[3D code data]

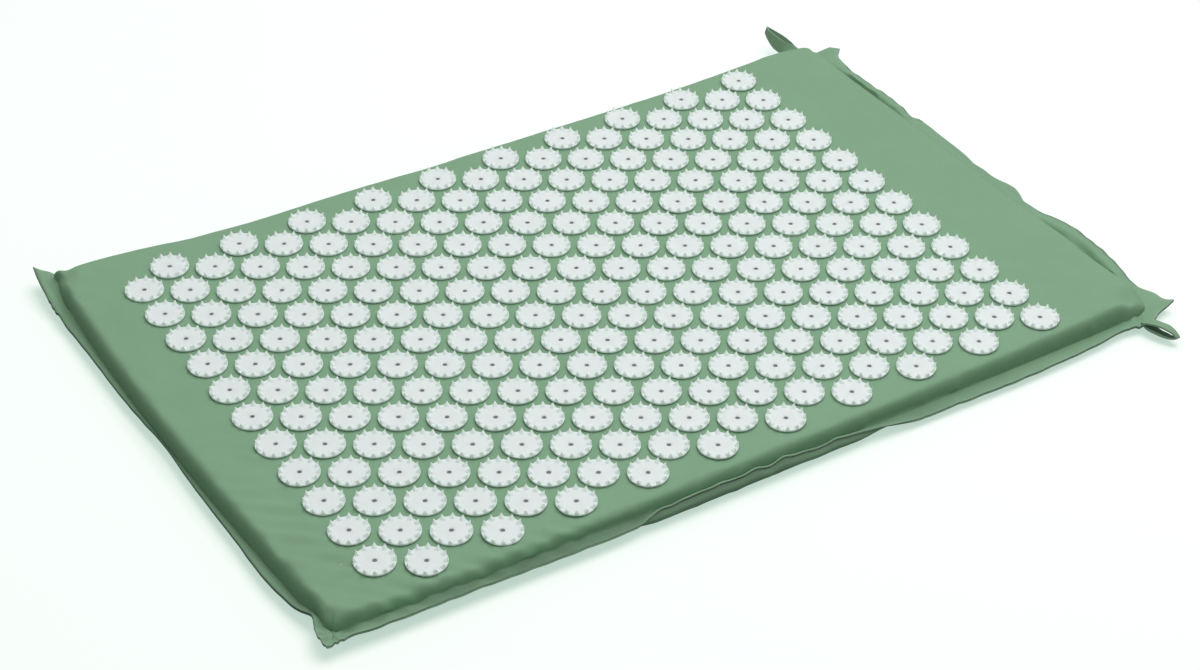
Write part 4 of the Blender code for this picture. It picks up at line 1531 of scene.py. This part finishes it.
class MAT_OT_stage(bpy.types.Operator):
    """Set up the floor, the soft lamps, the white surroundings and the camera"""

    bl_idname = "mat.stage"
    bl_label = "Stage"

    def execute(self, context):
        settings = context.scene.mat_stage
        self.floor(context)
        self.lamps(context, settings)
        self.surroundings(context, settings)
        self.camera(context, settings)
        context.scene.view_settings.view_transform = "Standard"
        return {"FINISHED"}

    def floor(self, context):
        """A plain pale floor that is white to the camera and keeps the mat's shadow."""
        bpy.ops.object.select_all(action="DESELECT")
        bpy.ops.mesh.primitive_plane_add(size=FLOOR_SIZE, location=(0, 0, FLOOR_Z))
        floor = context.object
        floor.name = "floor"
        finish = Finish("pale_floor", 1.0, Specular_IOR_Level=0.0, Emission_Strength=1.0)
        seen = finish.node("ShaderNodeLightPath", {}, {}, "Is Camera Ray")
        finish.colour(finish.mix(seen, FLOOR_BOUNCE, FLOOR_SEEN))
        # Painted light in the floor's shade, seen by the camera only
        glow = finish.mix(seen, (0.0, 0.0, 0.0), FLOOR_GLOW)
        finish.feed(finish.shader.inputs["Emission Color"], glow)
        floor.data.materials.append(finish.material)

    def lamps(self, context, settings):
        """One wide soft lamp overhead, towards the back of the mat's open end."""
        data = bpy.data.lights.new("overhead", "AREA")
        data.energy = settings.key
        data.size = settings.key_width
        lamp = bpy.data.objects.new("overhead", data)
        lamp.rotation_euler = (0.0, settings.key_tilt, settings.key_side)
        lamp.location = lamp.rotation_euler.to_matrix() @ Vector((0, 0, settings.key_distance))
        context.scene.collection.objects.link(lamp)

    def surroundings(self, context, settings):
        """White to the camera and to rays that pass through, and an even soft light on the mat."""
        world = bpy.data.worlds.new("white_room")
        context.scene.world = world
        nodes = Nodes(world)
        seen = nodes.node("ShaderNodeLightPath", {}, {}, "Is Camera Ray")
        passing = nodes.node("ShaderNodeLightPath", {}, {}, "Is Transmission Ray")
        values = {"Value": seen.maths("MAXIMUM", passing), "To Min": settings.sky, "To Max": 1.0}
        background = nodes.tree.nodes["Background"]
        nodes.feed(background.inputs["Color"], (1.0, 1.0, 1.0))
        nodes.feed(background.inputs["Strength"], nodes.node("ShaderNodeMapRange", {}, values))

    def camera(self, context, settings):
        """The photograph's viewpoint."""
        data = bpy.data.cameras.new("viewpoint")
        data.lens = settings.lens
        data.sensor_width = 36.0
        data.clip_end = 50.0
        camera = bpy.data.objects.new("viewpoint", data)
        camera.location = CAMERA_PLACE
        camera.rotation_euler = [math.radians(angle) for angle in CAMERA_TURN]
        context.scene.collection.objects.link(camera)
        context.scene.camera = camera


class MAT_PT_panel(bpy.types.Panel):
    """Buttons for each piece of the mat"""

    bl_idname = "MAT_PT_panel"
    bl_label = "Massage mat"
    bl_space_type = "VIEW_3D"
    bl_region_type = "UI"
    bl_category = "Massage mat"

    def draw(self, context):
        for operator in OPERATORS:
            self.layout.operator(operator.bl_idname)


SETTINGS = {
    "mat_cover": CoverSettings,
    "mat_mouth": MouthSettings,
    "mat_discs": DiscSettings,
    "mat_loops": LoopSettings,
    "mat_stage": StageSettings,
}
OPERATORS = (
    MAT_OT_cover_top,
    MAT_OT_mouth_flap,
    MAT_OT_cover_bottom,
    MAT_OT_foam,
    MAT_OT_tapes,
    MAT_OT_loops,
    MAT_OT_discs,
    MAT_OT_rivets,
    MAT_OT_stitching,
    MAT_OT_stage,
)


def register():
    """Make the settings, the operators and the panel known to Blender."""
    for name, group in SETTINGS.items():
        bpy.utils.register_class(group)
        setattr(bpy.types.Scene, name, bpy.props.PointerProperty(type=group))
    for operator in OPERATORS:
        bpy.utils.register_class(operator)
    bpy.utils.register_class(MAT_PT_panel)


def unregister():
    """Take the panel, the operators and the settings away again."""
    bpy.utils.unregister_class(MAT_PT_panel)
    for operator in reversed(OPERATORS):
        bpy.utils.unregister_class(operator)
    for name, group in SETTINGS.items():
        delattr(bpy.types.Scene, name)
        bpy.utils.unregister_class(group)


def main():
    """Model every piece of the mat and set up its stage."""
    register()
    bpy.ops.mat.cover_top()
    bpy.ops.mat.mouth_flap()
    bpy.ops.mat.cover_bottom()
    bpy.ops.mat.foam()
    bpy.ops.mat.tapes()
    bpy.ops.mat.loops()
    bpy.ops.mat.discs()
    bpy.ops.mat.rivets()
    bpy.ops.mat.stitching()
    bpy.ops.mat.stage()


if __name__ == "__main__":
    main()
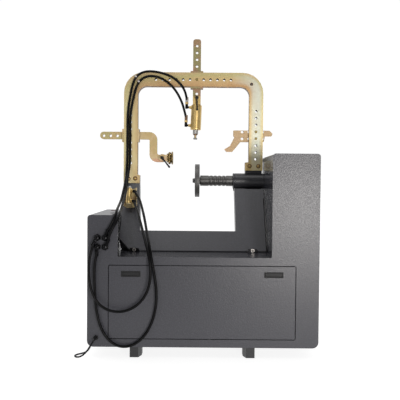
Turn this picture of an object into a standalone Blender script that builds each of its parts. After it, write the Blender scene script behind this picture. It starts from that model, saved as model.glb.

Task to complete — All of the entries should be written out again exactly.

Reply to the task —
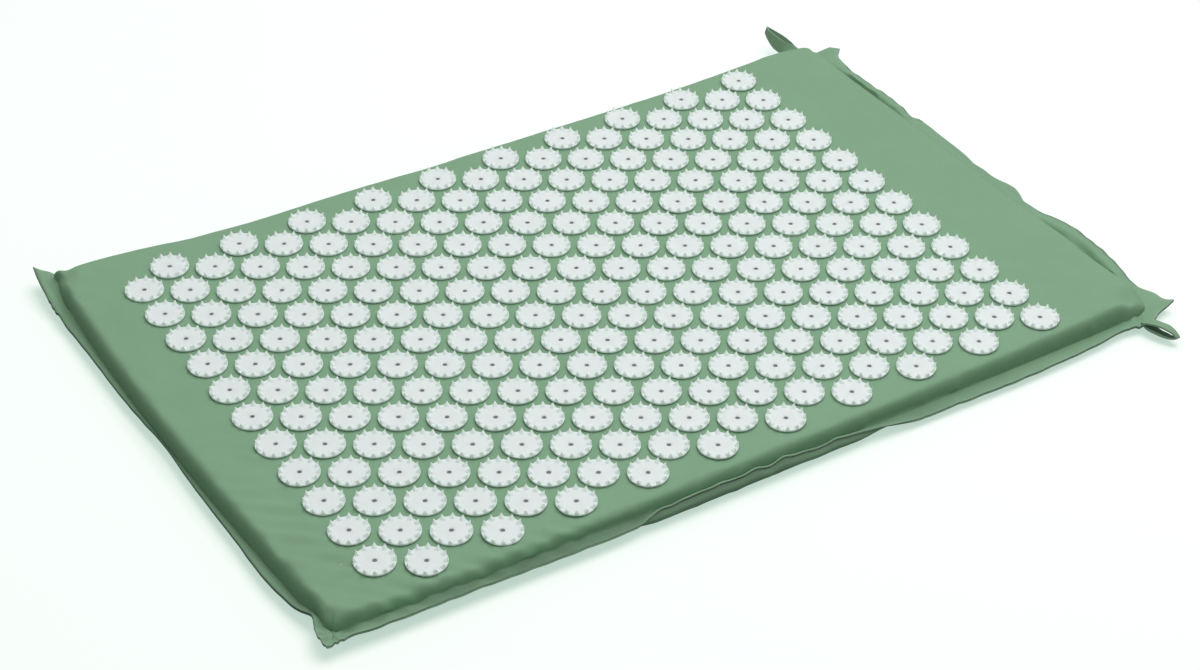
Write part 4 of the Blender code for this picture. It picks up at line 1531 of scene.py. This part finishes it.
class MAT_OT_stage(bpy.types.Operator):
    """Set up the floor, the soft lamps, the white surroundings and the camera"""

    bl_idname = "mat.stage"
    bl_label = "Stage"

    def execute(self, context):
        settings = context.scene.mat_stage
        self.floor(context)
        self.lamps(context, settings)
        self.surroundings(context, settings)
        self.camera(context, settings)
        context.scene.view_settings.view_transform = "Standard"
        return {"FINISHED"}

    def floor(self, context):
        """A plain pale floor that is white to the camera and keeps the mat's shadow."""
        bpy.ops.object.select_all(action="DESELECT")
        bpy.ops.mesh.primitive_plane_add(size=FLOOR_SIZE, location=(0, 0, FLOOR_Z))
        floor = context.object
        floor.name = "floor"
        finish = Finish("pale_floor", 1.0, Specular_IOR_Level=0.0, Emission_Strength=1.0)
        seen = finish.node("ShaderNodeLightPath", {}, {}, "Is Camera Ray")
        finish.colour(finish.mix(seen, FLOOR_BOUNCE, FLOOR_SEEN))
        # Painted light in the floor's shade, seen by the camera only
        glow = finish.mix(seen, (0.0, 0.0, 0.0), FLOOR_GLOW)
        finish.feed(finish.shader.inputs["Emission Color"], glow)
        floor.data.materials.append(finish.material)

    def lamps(self, context, settings):
        """One wide soft lamp overhead, towards the back of the mat's open end."""
        data = bpy.data.lights.new("overhead", "AREA")
        data.energy = settings.key
        data.size = settings.key_width
        lamp = bpy.data.objects.new("overhead", data)
        lamp.rotation_euler = (0.0, settings.key_tilt, settings.key_side)
        lamp.location = lamp.rotation_euler.to_matrix() @ Vector((0, 0, settings.key_distance))
        context.scene.collection.objects.link(lamp)

    def surroundings(self, context, settings):
        """White to the camera and to rays that pass through, and an even soft light on the mat."""
        world = bpy.data.worlds.new("white_room")
        context.scene.world = world
        nodes = Nodes(world)
        seen = nodes.node("ShaderNodeLightPath", {}, {}, "Is Camera Ray")
        passing = nodes.node("ShaderNodeLightPath", {}, {}, "Is Transmission Ray")
        values = {"Value": seen.maths("MAXIMUM", passing), "To Min": settings.sky, "To Max": 1.0}
        background = nodes.tree.nodes["Background"]
        nodes.feed(background.inputs["Color"], (1.0, 1.0, 1.0))
        nodes.feed(background.inputs["Strength"], nodes.node("ShaderNodeMapRange", {}, values))

    def camera(self, context, settings):
        """The photograph's viewpoint."""
        data = bpy.data.cameras.new("viewpoint")
        data.lens = settings.lens
        data.sensor_width = 36.0
        data.clip_end = 50.0
        camera = bpy.data.objects.new("viewpoint", data)
        camera.location = CAMERA_PLACE
        camera.rotation_euler = [math.radians(angle) for angle in CAMERA_TURN]
        context.scene.collection.objects.link(camera)
        context.scene.camera = camera


class MAT_PT_panel(bpy.types.Panel):
    """Buttons for each piece of the mat"""

    bl_idname = "MAT_PT_panel"
    bl_label = "Massage mat"
    bl_space_type = "VIEW_3D"
    bl_region_type = "UI"
    bl_category = "Massage mat"

    def draw(self, context):
        for operator in OPERATORS:
            self.layout.operator(operator.bl_idname)


SETTINGS = {
    "mat_cover": CoverSettings,
    "mat_mouth": MouthSettings,
    "mat_discs": DiscSettings,
    "mat_loops": LoopSettings,
    "mat_stage": StageSettings,
}
OPERATORS = (
    MAT_OT_cover_top,
    MAT_OT_mouth_flap,
    MAT_OT_cover_bottom,
    MAT_OT_foam,
    MAT_OT_tapes,
    MAT_OT_loops,
    MAT_OT_discs,
    MAT_OT_rivets,
    MAT_OT_stitching,
    MAT_OT_stage,
)


def register():
    """Make the settings, the operators and the panel known to Blender."""
    for name, group in SETTINGS.items():
        bpy.utils.register_class(group)
        setattr(bpy.types.Scene, name, bpy.props.PointerProperty(type=group))
    for operator in OPERATORS:
        bpy.utils.register_class(operator)
    bpy.utils.register_class(MAT_PT_panel)


def unregister():
    """Take the panel, the operators and the settings away again."""
    bpy.utils.unregister_class(MAT_PT_panel)
    for operator in reversed(OPERATORS):
        bpy.utils.unregister_class(operator)
    for name, group in SETTINGS.items():
        delattr(bpy.types.Scene, name)
        bpy.utils.unregister_class(group)


def main():
    """Model every piece of the mat and set up its stage."""
    register()
    bpy.ops.mat.cover_top()
    bpy.ops.mat.mouth_flap()
    bpy.ops.mat.cover_bottom()
    bpy.ops.mat.foam()
    bpy.ops.mat.tapes()
    bpy.ops.mat.loops()
    bpy.ops.mat.discs()
    bpy.ops.mat.rivets()
    bpy.ops.mat.stitching()
    bpy.ops.mat.stage()


if __name__ == "__main__":
    main()
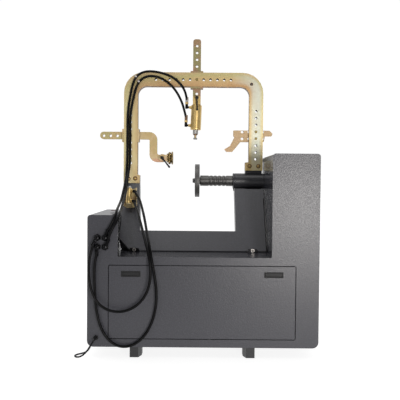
Turn this picture of an object into a standalone Blender script that builds each of its parts. After it, write the Blender scene script behind this picture. It starts from that model, saved as model.glb.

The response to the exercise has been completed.